The result of their collaboration was achieving the promised cycle time of six minutes, five seconds, while also machining the additional part feature.
“It was a unique situation for me,” Loaring said. “We’ve never had that much cooperation from a machine tool builder in the past. Makino and SST were very interested in achieving what they had quoted we would be able to do. It all worked out very well.”
Demand for the off-road vehicle parts steadily increased, so Tennessee Tool invested in two additional a61nx machining centers. The 500-mm mills are ideal for high-volume machining of aluminum castings because of standard technologies that ensure productivity, accuracy, and machine reliability, according to company.
The a61nx machines feature 14,000-rpm, high-speed high-power spindles with 240 N•m of torque, making them well-suited for automotive part production. Non-cut times are minimized through 1g axis acceleration and a standard direct-drive motor B axis. Robust casting design and roller-type linear guides ensure that the entire a61nx work envelope can be effectively utilized. The mills also are equipped with an optional fixture hydraulic unit clamping system that speeds up parts loading and unloading.
Loaring pointed out that the off-road steering parts are challenging to machine. Their design requires holding a positioning of ±0.0002″ (0.005 mm), working between 0, 90 and 180 degrees.”Repeatability is excellent with the a61nx. I rarely have to make a positional offset and usually that’s because of variations in the castings. The a61nx machines do exactly what they are programmed to do,” Loaring stated.
In working with Makino, Tennessee Tool’s leaders found opportunities to talk with the machine tool builder’s engineers about other machining needs. Makino was designing a horizontal machining center specifically for high-volume production of aluminum parts and sought input from Raulin and others at Tennessee Tool.
They asked us what we wanted to see in a machine we could use on aluminum castings. We told them it had to be extremely fast. We wanted to make sure it was only machining near-net parts with minimal material removal,” Raulin recalled. “We also said we needed a small cube machine with a small footprint.”
Makino responded by introducing in 2014 the a40, a 400-mm, four-axis HMC purpose-built for die-cast parts production and asking Tennessee Tool to participate in a beta test program for a year. Palmer and Raulin put the a40 into production for an engine valve cover for a major OEM. The parts already where being produced on commodity machines using a modular fixturing system developed by Tennessee Tool so that Raulin’s manufacturing team could accurately compare their existing cycle times to what the a40 delivered.

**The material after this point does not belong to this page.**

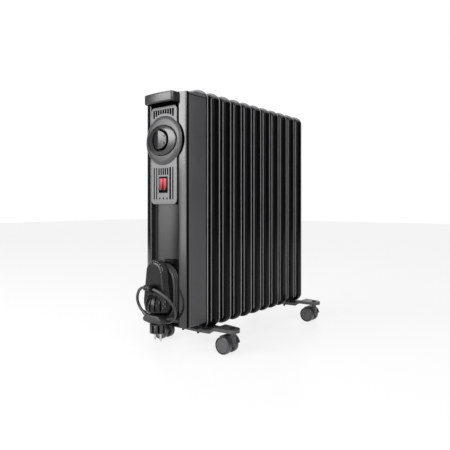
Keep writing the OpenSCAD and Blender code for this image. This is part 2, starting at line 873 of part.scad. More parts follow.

“As a machine house, time is money,” Raulin observed. “The more parts we can make in the least amount of time goes right to the bottom line. What we found with the a40 is that our cycle times decreased by 20%, and that opened up 20% more capacity and, of course, profitability increased in turn.”
The speed of the a40 and its reliability so impressed the Tennessee Tool team that they invested in a second a40 after only eight months of beta testing. Uptime was 90% with the remaining 10% for setup and preventive maintenance. After the year-long test period ended, Tennessee Tool purchased the beta machine, too.
“We noticed that with the a40 cycle times decreased right away. And then the tolerancing and the repeatability of the machine itself make it possible for us to look at what we’re able to do from a dimensional standpoint and pursue more new business with tighter-tolerance parts,” Raulin said.
Working with Makino, Raulin said his team has learned the value of aligning with a machine tool builder that acts like a business partner instead of just a vendor. “Service is paramount in our mind,” said Raulin. “With the low downtime that we have with the a40s and the a61nx machines, and the service response that we get from Makino, it made the best sense for us to move forward with them.”